If cells are killed, but left in position, then regulation does NOT occur, and the surviving cells continue to differentiate into the parts of the body that they would normally have formed.

This experiment was actually done 10 years before Driesch's, and the wrong interpretations were drawn form it. People thought different cells received different genes (although this was years before the word "gene" was invented, that was the basic idea)

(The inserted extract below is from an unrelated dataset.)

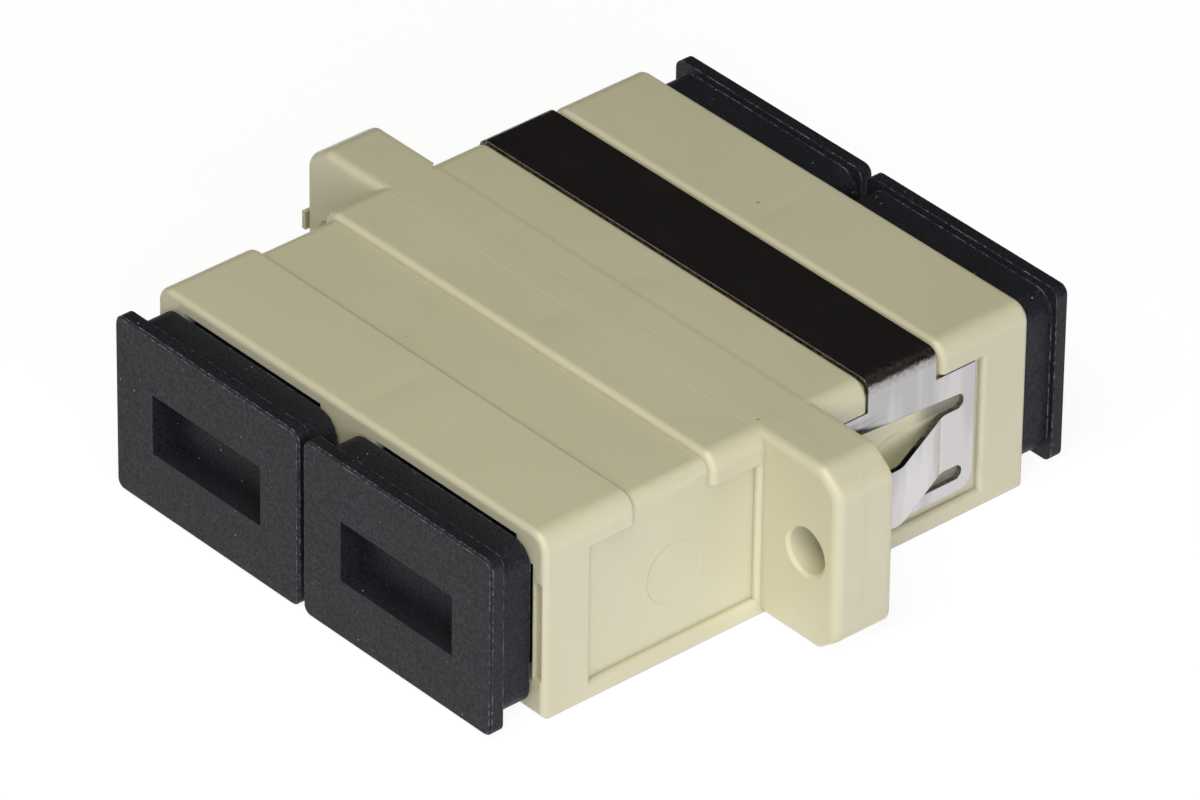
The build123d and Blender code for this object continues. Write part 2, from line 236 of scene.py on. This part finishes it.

Driesch's results (that is, the occurance of embryonic regulation) disproved this false interpretation of Roux's "hot needle" experiment. But nobody has ever been able to figure out what is the true explanation of Roux' observations. Why does regulation NOT occur when a damaged cell is left in place. How is regulation prevented by the presence of a moribund (but actually not quite dead) cell? Does this tell us something about the mechanism of regulation?
Does it tell us something about the mechanisms that control cell fate in normal development.

How dead can a cell be, and cause regulation not to occur?
Suppose that you killed one whole embryo at the one-cell stage, and then pushed it together with an undamaged one-cell stage embryo! What would happen? Remember what happens when you push two undamaged one-celled stage embryos together?! They develop into a single pluteus, with half the cells from one original embryo, and half the cells from the other embryo.

So would pushing cell "killed" by a hot needle into the side of a normal one-cell stage cause some kind of (perverse) reverse regulation, in which the normal one-cell stage embryo would be suppressed from forming half the embryo, and would only form the other half.

Nobody has tried this (except for me and an undergraduate in this course; and we failed for non-fundamental reasons, in Dec 1990).

Other interesting experiments would be to try Roux' experiment in mammal embryos at the 2 or 4 cell stage, or in Round Worm embryos at early stages.

Any exam questions on these latter topics could be answerd for full credit just by demonsrating that you understand the concepts.